Marco Cappato, presidente di Eumans e autentico nonviolento, dice sì alla proposta lanciata sul Riformista da Luca Casarini di una marcia della pace a Kiev, una “no-fly zone dal basso”.

Cappato, è pronto a mettersi in marcia verso Kiev per fermare le bombe di Putin?
Sì. La condizione perché un’azione del genere non sia dissennata e imprudente, perché in quel caso non sarebbe neppure nonviolenta, è che ci sia una attenzione e quindi un livello e una trasversalità di partecipazione anche internazionale in grado di autoimporsi sulle armi militari in conflitto. Altrimenti diventa un gioco al massacro. Ho chiamato Casarini per dare la mia disponibilità anche a creare le condizioni perché sia praticabile

Intanto a Kiev sono andati tre leader europei: i presidenti di Polonia, Repubblica Ceca e Slovenia
È la dimostrazione di cosa rende realizzabile un’idea come quella di Casarini. I tre premier si sono assunti un determinato livello di rischio personale, contando sulla propria autorevolezza istituzionale. Noi dovremmo poter contare sulla nostra autorevolezza davanti all’opinione pubblica.

Il dibattito sulla guerra in Ucraina in Italia è aspro e fortemente polarizzato, i pacifisti sono accusati di essere filo-Putin, gli interventisti di essere dei guerrafondai. Lei come avrebbe votato sull’invio di armi italiane?
Sicuramente a favore. Penso che di fronte a una guerra di aggressione la difesa dell’aggredito sia la condizione per conquistare la pace, a meno che non vogliamo chiamare “pace” quella che è la pace della resa o dello sterminio. Però la forza dell’idea di un’azione nonviolenta come quella proposta da Casarini è che può mettere insieme sia chi è a favore di un aiuto anche militare sia chi non lo è, perché ciò che unisce è proprio l’urgenza del far tacere le armi. È sulle azioni che si crea l’unità pure tra chi parte da posizioni ideali anche molto diverse. Se si rimane spettatori, più la guerra va avanti e più gli spalti delle tifoserie sono destinati ad allontanarsi. Io difendo le ragioni dell’aiuto anche militare, ovviamente con tutta la prudenza necessaria perché i rischi di una escalation sono molto concreti, ma penso che debba anche essere immediatamente bloccata la fornitura di gas e petrolio, altrimenti rischiamo di finanziare la distruzione di Kiev e delle città ucraine.

Lei è stato a lungo europarlamentare, come valuta le mosse dell’Unione europea di fronte alla crisi ucraina?
Con tutti i limiti dell’Ue, che ovviamente non sono stati risolti in dieci giorni, va detto che poteva andare peggio. Il problema è la durata e la tenuta di questa risposta. Per costruire una pace sostenibile è necessario accompagnare alla reazione immediata delle prospettive di più lungo periodo.
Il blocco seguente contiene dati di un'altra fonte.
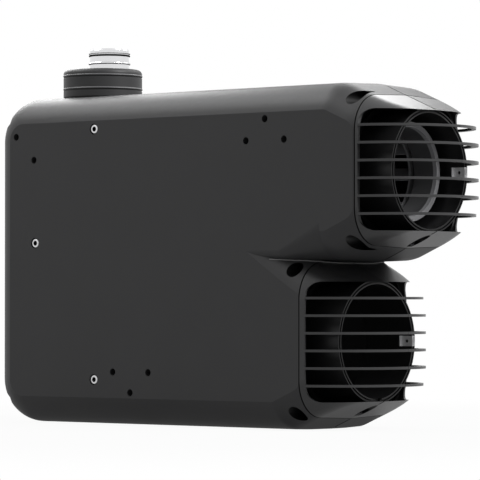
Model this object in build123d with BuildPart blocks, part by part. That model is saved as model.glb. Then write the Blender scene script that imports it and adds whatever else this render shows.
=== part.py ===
from build123d import *
import math
import os

os.makedirs("parts", exist_ok=True)

# Caravan gas heater. X runs along the body towards the air ports, Y from the front face to the rear
# face with the parting plane at 0, and Z up from the flat that the casing stands on. All in mm.

# Casing
body_length = 497.0
body_height = 303.8
flat_half_depth = 73.0
rim_half_depth = 73.9
rim_radius = 32.0
draft_angle = 2.0
wall = 3.0
corner_radius = 42.0
bend_radius = 40.0
foot_bend_radius = 15.0
crotch_bend_radius = 100.0
tip_radius = 8.0
foot_flat = 1.0
lower_block_height = 246.0

# The two heads at the right-hand end
upper_head_z = 225.5
head_pitch = 148.0
lower_head_setback = 58.0
lip_half_height = 52.3
nose_overhang = 26.6
head_slope = 23.0
crotch_slope = 26.5
shoulder_slope = 32.6
arm_underside_z = 147.1
outline_overrun = 40.0

# Front lower edge of the upper arm, from its hidden left end to the head
edge_rim_radius = 8.0
edge_left_x = -10.0
edge_widening_x = 105.0
edge_right_x = 150.0
edge_cover = 4.0

# Grille inserts
upper_groove_back = 34.2
lower_groove_back = 37.2
groove_gap = 1.0
opening_back = 31.0
opening_corner_radius = 10.0
fit_gap = 0.3
skirt_wall = 1.5
skirt_length = 11.0
lip_wall = 1.6
frame_flange = 1.2
fin_count = 6
fin_pitch = 15.2
fin_thickness = 2.2
fin_depth = 6.0
end_fin_inset = 3.2
end_fin_side_inset = 0.4
grille_screw_drop = 61.0
grille_well_radius = 5.5
grille_well_wall = 2.0
grille_screw_length = 8.0

# Air ports inside the heads
duct_outer_radius = 54.3
duct_wall = 4.0
duct_front_back = 8.0
duct_flange_radius = 58.5
duct_flange_thickness = 3.0
duct_groove_radius = 53.2
duct_groove_width = 1.6
duct_groove_depth = 2.0
duct_notch_width = 12.6
duct_notch_depth = 4.0
plate_thickness = 3.0
plate_gap = 0.2
upper_plate_back = 52.5
lower_plate_back = 57.0
clip_length = 12.1
clip_height = 9.2
clip_sheet = 0.8
clip_front_flange = 4.0
clip_rear_flange = 3.2
clip_hole_radius = 1.5

# Screw wells in the casing
upper_well_back = 43.0
lower_well_back = 47.5
well_drop = 62.5
well_radius = 6.2
well_boss_wall = 2.5
well_floor_y = -12.0
boss_joint_y = -8.0
rear_boss_radius = 6.0
rear_spigot_radius = 4.0
pad_half_height = 4.0
left_wells = ((-233.2, 280.4), (-233.2, 22.6))
left_well_radius = 5.5
shell_screw_radius = 2.0
shell_screw_head_radius = 3.9
shell_screw_head_height = 3.5
shell_screw_length = 24.0
screw_clearance = 0.25
thread_gap = 0.05

# Bright screws and small holes in the front face
face_screws_xz = ((-115.7, 270.2), (-190.4, 166.7), (-115.7, 41.3))
face_recess_radius = 4.9
face_recess_depth = 5.0
face_cup_wall = 2.5
face_cup_floor = 3.0
face_head_radius = 4.2
face_head_height = 4.3
face_socket_radius = 2.2
face_socket_depth = 2.4
face_shank_radius = 2.5
face_nut_radius = 5.0
face_nut_length = 5.0
face_holes_xz = (
    (88.5, 272.2),
    (66.9, 253.6),
    (110.3, 253.6),
    (-91.9, 48.6),
    (-48.7, 48.6),
    (-70.6, 30.1),
    (-214.5, 265.9),
    (-191.6, 243.9),
)
face_hole_radius = 3.25
face_hole_depth = 11.0
face_hole_wall = 2.0
face_hole_floor = 2.0

# Fixing points and inlets in the rear face
rear_fix_centre = (-50.0, 150.0)
rear_fix_spacing_x = 280.0
rear_fix_spacing_z = 200.0
rear_fix_radius = 2.75
rear_fix_depth = 9.0
cable_xz = (10.0, 236.0)
cable_gland_radius = 8.0
cable_gland_flange = 10.5
cable_gland_bore = 3.5
inlet_hole_radius = 13.0
rear_end_gap = 0.5

# Seal in the parting joint
seal_inset = 0.9
seal_width = 1.2
seal_height = 1.0

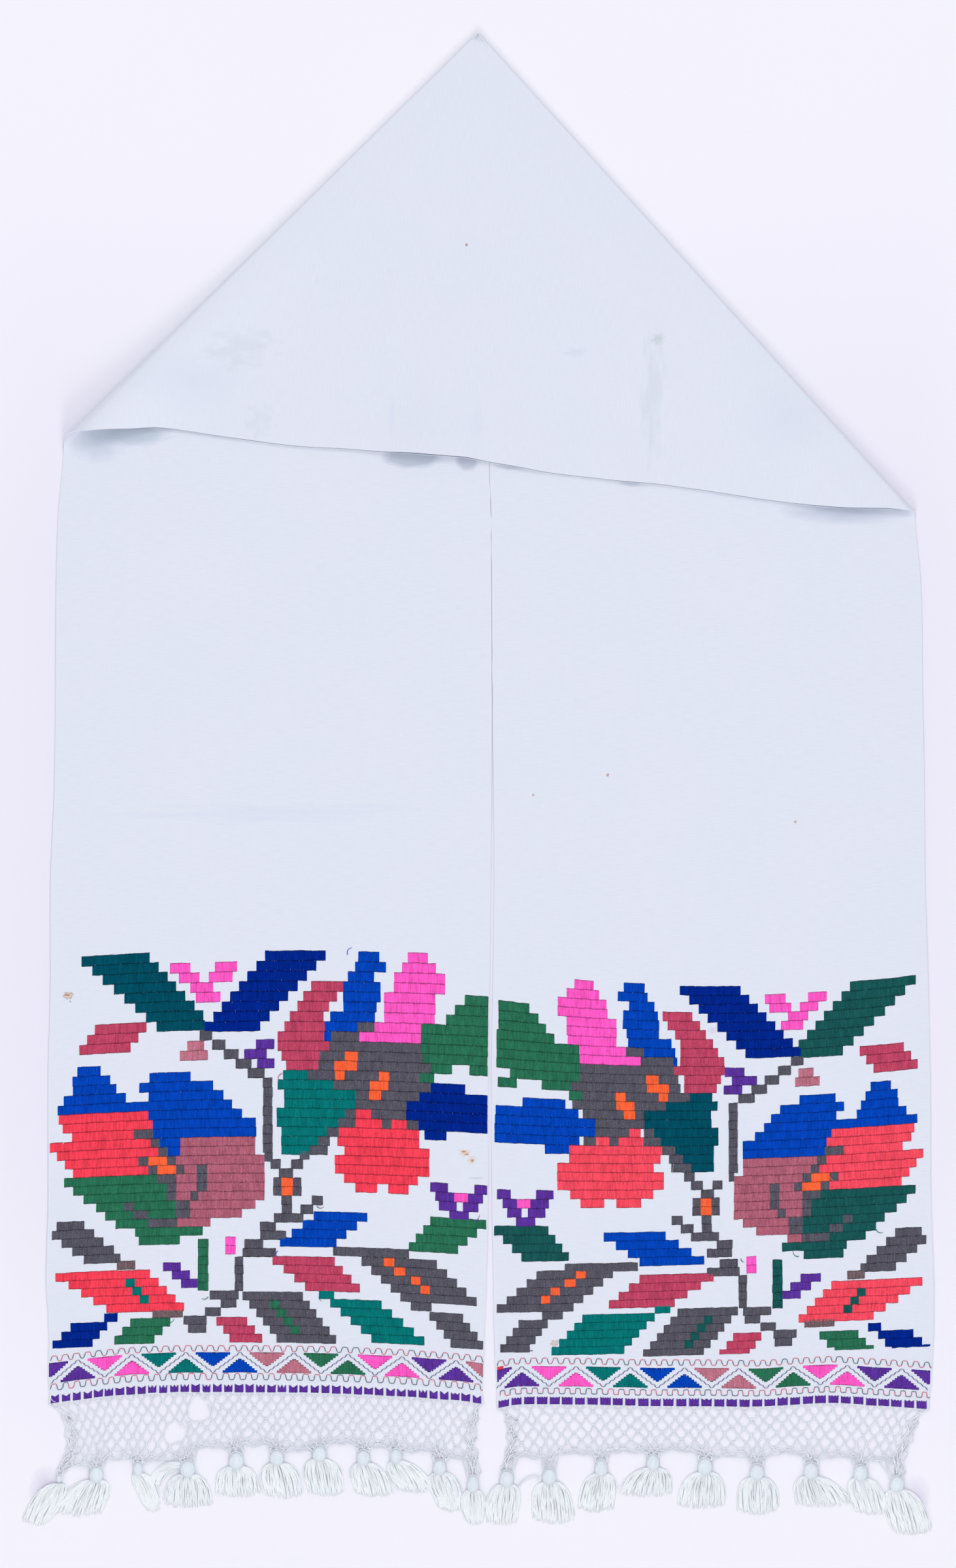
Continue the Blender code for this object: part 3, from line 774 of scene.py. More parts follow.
# Each finish: how rough and how shiny it is, and how deep its relief is in millimetres
Finish = namedtuple("Finish", "roughness shine relief relief_strength")
LINEN = Finish(0.95, 0.05, 0.05, 0.5)
WOOL = Finish(0.9, 0.02, 0.15, 0.6)
CORD = Finish(0.9, 0.1, 0.12, 0.6)
WOUND_YARN = Finish(0.9, 0.12, 0.3, 0.6)
FLOOR = Finish(0.9, 0.5, 0, 0)


def new_material(name, finish):
    """A Principled material with its constant values on the shader's own sockets."""
    material = bpy.data.materials.new(name)
    material.use_nodes = True
    shader = material.node_tree.nodes["Principled BSDF"]
    shader.inputs["Roughness"].default_value = finish.roughness
    shader.inputs["Specular IOR Level"].default_value = finish.shine
    return material, material.node_tree, shader


def use_group(tree, group, inputs):
    return put(tree, "ShaderNodeGroup", inputs, node_tree=group).outputs


def own_place(tree):
    return put(tree, "ShaderNodeTexCoord").outputs["Object"]


def attribute(tree, name):
    return put(tree, "ShaderNodeAttribute", attribute_name=name).outputs["Fac"]


def finish_material(tree, shader, colour, height, finish):
    """The last nodes of a material: its colour, and a bump by a height."""
    tree.links.new(colour, shader.inputs["Base Color"])
    inputs = {"Height": height, "Distance": finish.relief * MM, "Strength": finish.relief_strength}
    tree.links.new(put(tree, "ShaderNodeBump", inputs).outputs["Normal"], shader.inputs["Normal"])


def shaded(tree, colour, shade):
    """A colour made lighter or darker by a value."""
    grey = put(tree, "ShaderNodeCombineColor", {0: shade, 1: shade, 2: shade}).outputs[0]
    return blended(tree, 1.0, colour, grey, "MULTIPLY")


def spotted_colour(tree, spot, mark, place, centre_z, stretch_z, colour):
    """A colour with a mark on it, and the mark's own masks."""
    inputs = {
        "Place": place,
        "Centre": (mark.x * MM, mark.y * MM, centre_z),
        "Stretch": (1 / (mark.half_width * MM), 1 / (mark.half_height * MM), stretch_z),
        "Ragged": mark.ragged,
        "Softness": mark.softness,
    }
    spotted = use_group(tree, spot, inputs)
    share = times(tree, spotted["Mask"], mark.strength)
    return blended(tree, share, colour, daylight(mark.red, mark.green, mark.blue)), spotted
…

Respingere, di fatto, l’ipotesi di adesione dell’Ucraina all’Ue è un errore perché non dà sufficiente prospettiva all’aiuto europeo. Penso che l’Ue oggi dovrebbe affermare con chiarezza che le conseguenze del blocco delle forniture di gas e petrolio vanno affrontate a livello europeo. Non può esservi un paese che ci guadagna e uno che ci perde, serve un’azione collettiva dell’Europa, altrimenti l’unità europea si disintegra sugli interessi economici e geostrategici. Tornando alla proposta di Casarini, il coinvolgimento dei cittadini è indispensabile, perché se rimane una questione tra governi, la forza di attrazione degli interessi nazionali, soprattutto quando l’emergenza si affievolisce, diventa disgregante. L’idea della marcia nonviolenta a Kiev è importante anche perché toglie alle burocrazie degli stati nazionali il monopolio della risposta politica

Lei è appena tornato da Varsavia dove avete tenuto il congresso fondativo di Eumans. Di cosa si tratta?
I governi, non solo sovranisti ma anche quelli europeisti, quando è in gioco l’interesse nazionale non hanno la possibilità di sottrarsi alle logiche del consenso immediato. Eumans è il tentativo di costruire una politica civica, di movimento e con degli obiettivi, realizzata non attraverso la ricerca del consenso elettorale, ma attraverso gli strumenti della partecipazione civica.